Israel was broadly supported by the international community in the immediate aftermath of the Hamas attack, but global support has withered as the death toll and civilian displacement in Gaza rose. Half of U.S. adults now say Israel’s military campaign in Gaza has “gone too far,” according to a new poll from The Associated Press-N.O.R.C. Center for Public Affairs Research.

Even the Biden administration, a stalwart supporter of Israel, has in recent weeks stepped up its criticism of Israeli tactics. But within Israel itself, there is little appetite for restraining the I.D.F. campaign and strong support for concluding the aim of the complete neutralization of Hamas as a political and military force.

Families of hostages held by Hamas have repeatedly blocked humanitarian aid into Gaza.

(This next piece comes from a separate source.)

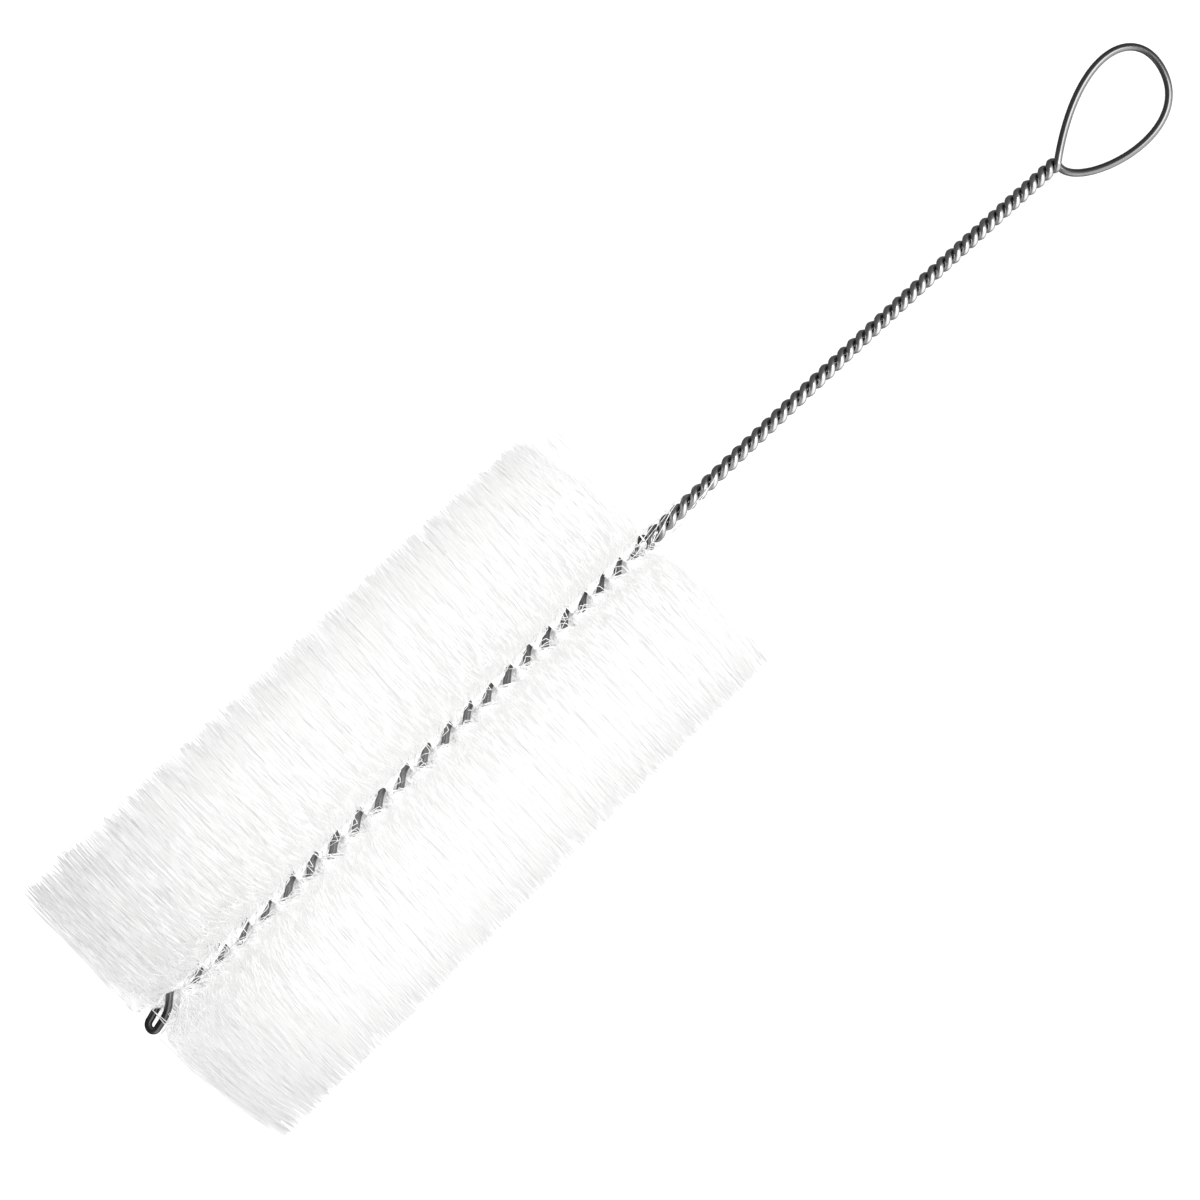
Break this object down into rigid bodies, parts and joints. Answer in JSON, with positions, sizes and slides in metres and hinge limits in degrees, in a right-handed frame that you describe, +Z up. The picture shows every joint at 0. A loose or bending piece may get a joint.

Hamas is believed to be holding 136 hostages, but Israeli officials said on Feb. 6 that they believe at least 30 of the remaining hostages are likely dead. More than 100 hostages were freed in November in exchange for 240 Palestinians imprisoned by Israel.

What happens in the aftermath of the I.D.F.’s Rafah assault remains hard to discern. Where do the Palestinians go next? How will they live? How will they be fed and sheltered? Egypt has said that it will not accept Palestinians into Sinai as part of yet another large-scale Palestinian displacement. Though it is not official policy, that final outcome has been endorsed by a number of members of Mr. Netenyahu’s hard-right ruling coalition.

According to humanitarian sources, as much as 80 percent of Gaza’s housing stock has been obliterated or rendered uninhabitable. U.N. officials believe that it will take three years just to clear the rubble and decades to restore Gaza to its condition on the day before Hamas led a homicidal campaign into southern Israel on Oct. 7, provoking the more than four months of carnage that followed.